TASK REQUIREMENTS » Output each line of the material exactly as it stands.

******************************

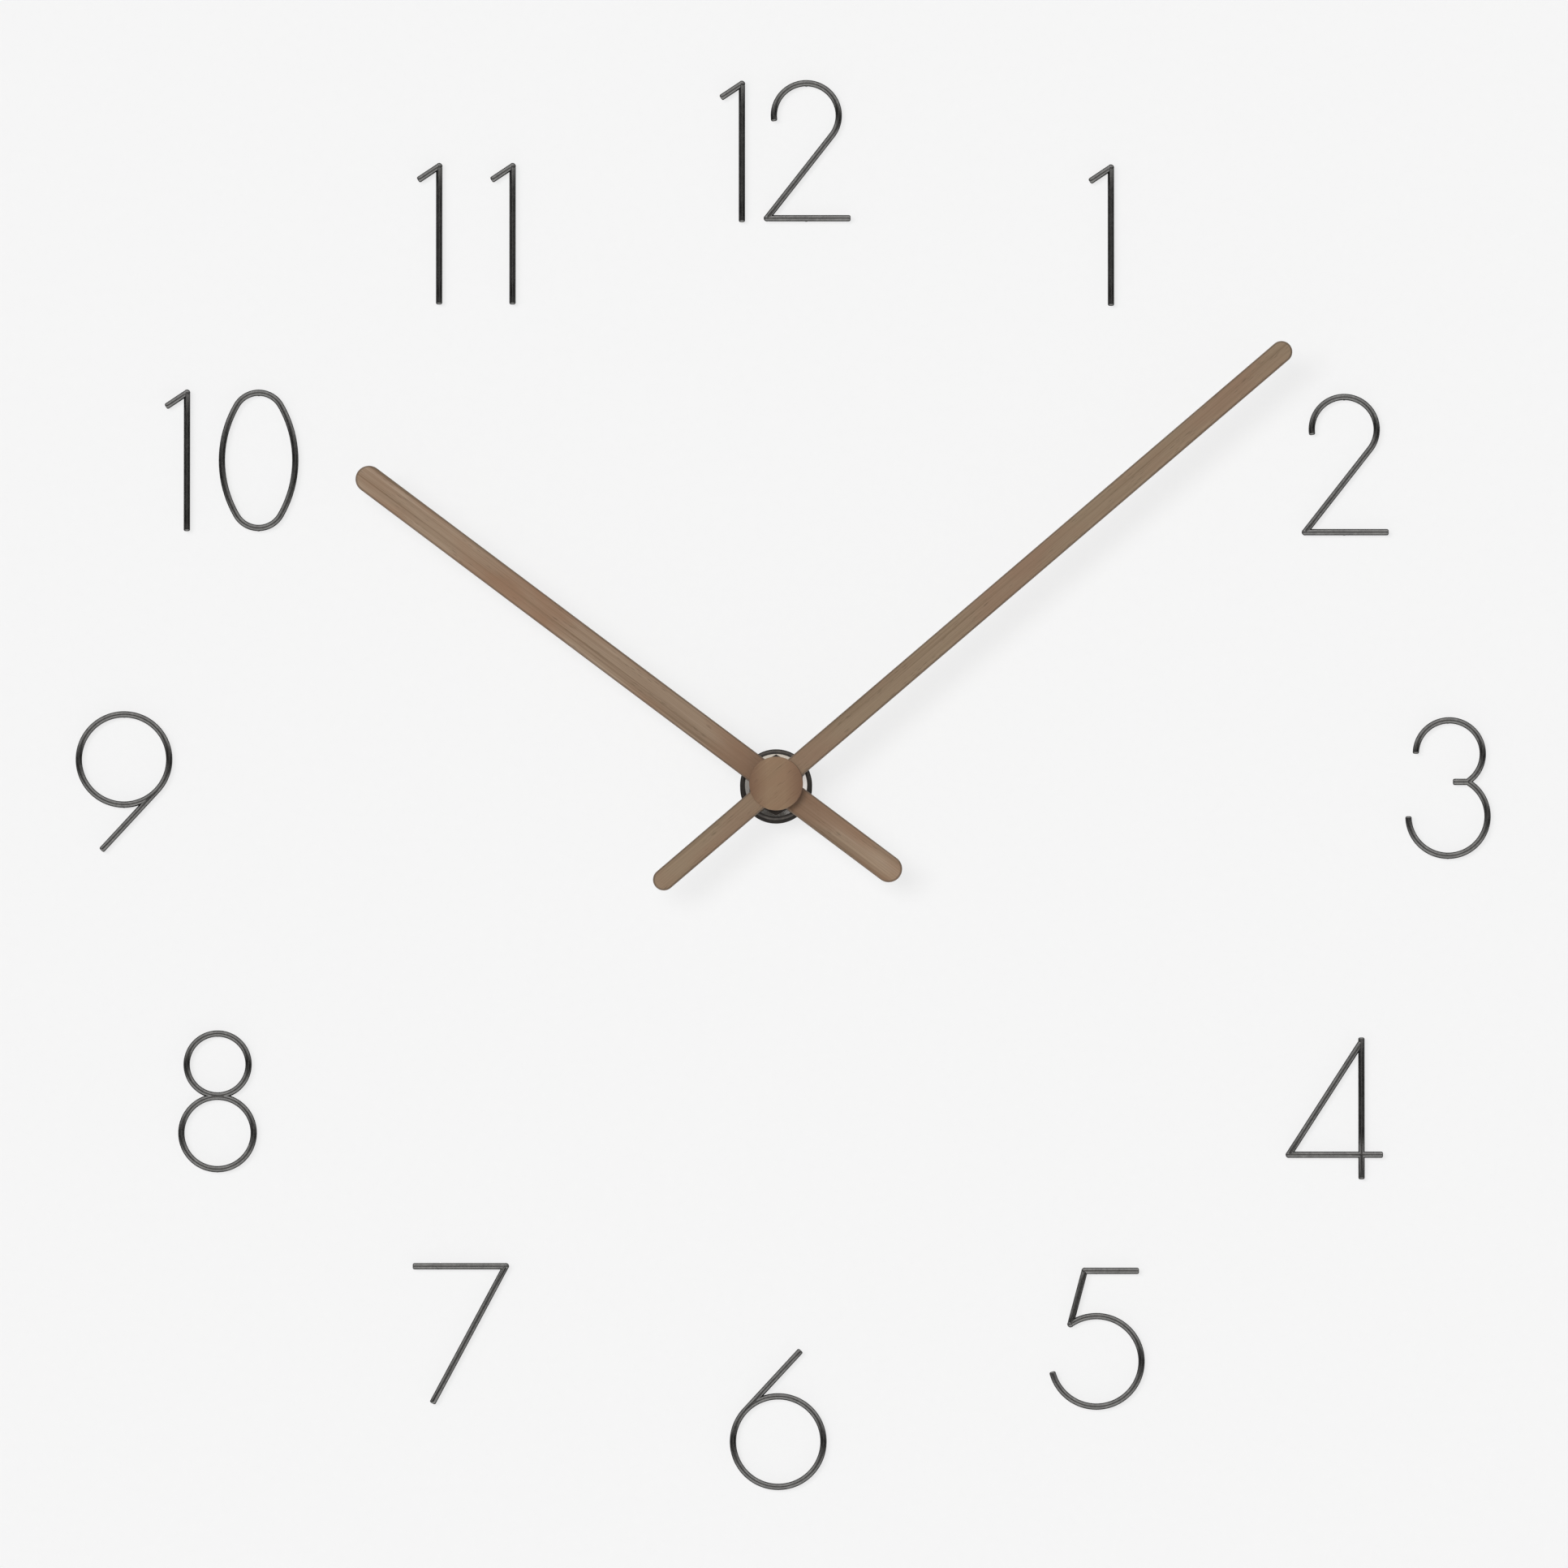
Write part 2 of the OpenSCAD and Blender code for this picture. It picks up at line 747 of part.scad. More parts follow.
// spokeless moulded wheel with a raised hub and four round lightening holes
module wheel(p, n, m, z, hole_r, ring, phase = 0) {
    difference() {
        gear(p, n, m, z, z + wheel_t, phase);
        for (k = [0:3]) post(on_circle(p, ring, 45 + 90 * k), hole_r, z - 1, z + wheel_t + 1);
    }
}

module second_wheel() {
    color("#ece6d2") front() union() {
        wheel(second_at, second_teeth, train_module, second_z, 1.6, 4.8);
        gear(second_at, second_pinion_teeth, train_module,
            centre_z - 0.4, second_z + skin, second_pinion_phase);
        post(second_at, pivot_r, chamber_z - 0.6, roof_z + 0.6);
    }
}

module centre_wheel() {
    color("#d7c690") front() difference() {
        union() {
            wheel(hub_axis, centre_teeth, train_module, centre_z, 2.2, 6.5);
            post(hub_axis, 2.4, centre_z - 0.6, centre_z + 1.6);
        }
        post(hub_axis, minute_arbor_r, centre_z - 1, centre_z + 2);
    }
}

// steel arbor with the cannon pinion, through the hour wheel's pipe to the minute hand
module minute_arbor() {
    color("#b8bbc0") front() union() {
        post(hub_axis, 0.8, chamber_z - 0.6, centre_z - 0.6);
        post(hub_axis, minute_arbor_r, centre_z - 0.6 - skin, cap_z - 0.6);
        gear(hub_axis, cannon_teeth, motion_module, motion_z - 0.3, motion_z + wheel_t + 0.4);
    }
}

module motion_wheel() {
    color("#ece6d2") front() difference() {
        union() {
            wheel(motion_at, motion_teeth, motion_module, motion_z, 1.1, 3.7, motion_phase);
            gear(motion_at, motion_pinion_teeth, hour_module,
                motion_z + wheel_t - skin, hour_wheel_z + wheel_t + 0.4, motion_pinion_phase);
        }
        post(motion_at, 0.85, motion_z - 1, hour_wheel_z + 3);
    }
}

// knurled thumb wheel behind the case, on a stem with a pinion in mesh with the motion wheel
module setting_knob() {
    knob_z = 8.5;
    color("#ece6d2") front() union() {
        difference() {
            post(knob_at, 4, knob_z, knob_z + 4);
            for (k = [0:17]) post(on_circle(knob_at, 4.15, 20 * k), 0.35, knob_z - 1, knob_z + 5);
        }
        post(knob_at, 1.2, knob_z + 4 - skin, motion_z + wheel_t);
        gear(knob_at, knob_teeth, motion_module, motion_z - 0.3, motion_z + wheel_t + 0.3, knob_phase);
        post(knob_at, pivot_r, motion_z, roof_z + 0.6);
    }
}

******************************

WRITTEN SOLUTION »
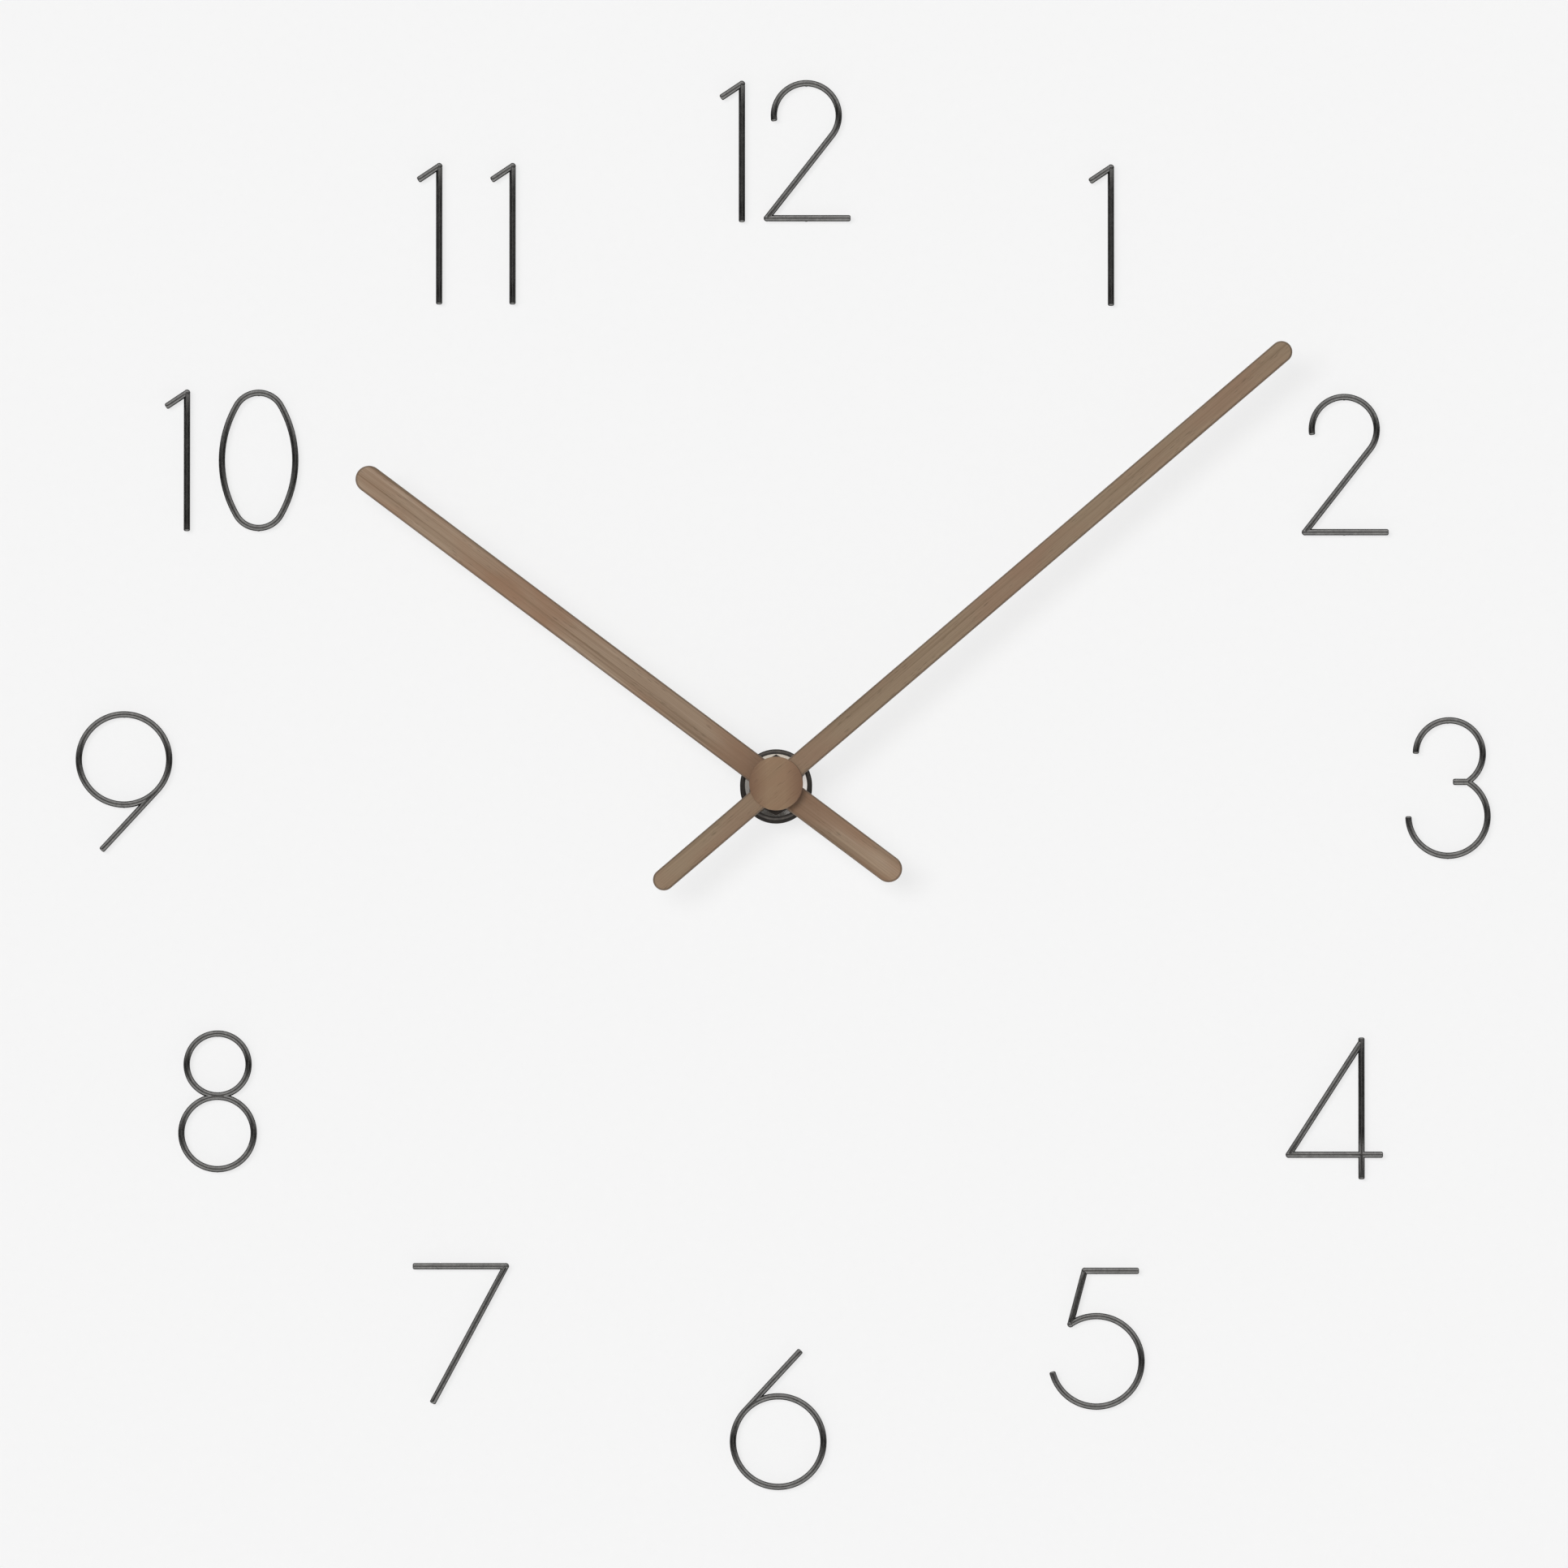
Write part 2 of the OpenSCAD and Blender code for this picture. It picks up at line 747 of part.scad. More parts follow.
// spokeless moulded wheel with a raised hub and four round lightening holes
module wheel(p, n, m, z, hole_r, ring, phase = 0) {
    difference() {
        gear(p, n, m, z, z + wheel_t, phase);
        for (k = [0:3]) post(on_circle(p, ring, 45 + 90 * k), hole_r, z - 1, z + wheel_t + 1);
    }
}

module second_wheel() {
    color("#ece6d2") front() union() {
        wheel(second_at, second_teeth, train_module, second_z, 1.6, 4.8);
        gear(second_at, second_pinion_teeth, train_module,
            centre_z - 0.4, second_z + skin, second_pinion_phase);
        post(second_at, pivot_r, chamber_z - 0.6, roof_z + 0.6);
    }
}

module centre_wheel() {
    color("#d7c690") front() difference() {
        union() {
            wheel(hub_axis, centre_teeth, train_module, centre_z, 2.2, 6.5);
            post(hub_axis, 2.4, centre_z - 0.6, centre_z + 1.6);
        }
        post(hub_axis, minute_arbor_r, centre_z - 1, centre_z + 2);
    }
}

// steel arbor with the cannon pinion, through the hour wheel's pipe to the minute hand
module minute_arbor() {
    color("#b8bbc0") front() union() {
        post(hub_axis, 0.8, chamber_z - 0.6, centre_z - 0.6);
        post(hub_axis, minute_arbor_r, centre_z - 0.6 - skin, cap_z - 0.6);
        gear(hub_axis, cannon_teeth, motion_module, motion_z - 0.3, motion_z + wheel_t + 0.4);
    }
}

module motion_wheel() {
    color("#ece6d2") front() difference() {
        union() {
            wheel(motion_at, motion_teeth, motion_module, motion_z, 1.1, 3.7, motion_phase);
            gear(motion_at, motion_pinion_teeth, hour_module,
                motion_z + wheel_t - skin, hour_wheel_z + wheel_t + 0.4, motion_pinion_phase);
        }
        post(motion_at, 0.85, motion_z - 1, hour_wheel_z + 3);
    }
}

// knurled thumb wheel behind the case, on a stem with a pinion in mesh with the motion wheel
module setting_knob() {
    knob_z = 8.5;
    color("#ece6d2") front() union() {
        difference() {
            post(knob_at, 4, knob_z, knob_z + 4);
            for (k = [0:17]) post(on_circle(knob_at, 4.15, 20 * k), 0.35, knob_z - 1, knob_z + 5);
        }
        post(knob_at, 1.2, knob_z + 4 - skin, motion_z + wheel_t);
        gear(knob_at, knob_teeth, motion_module, motion_z - 0.3, motion_z + wheel_t + 0.3, knob_phase);
        post(knob_at, pivot_r, motion_z, roof_z + 0.6);
    }
}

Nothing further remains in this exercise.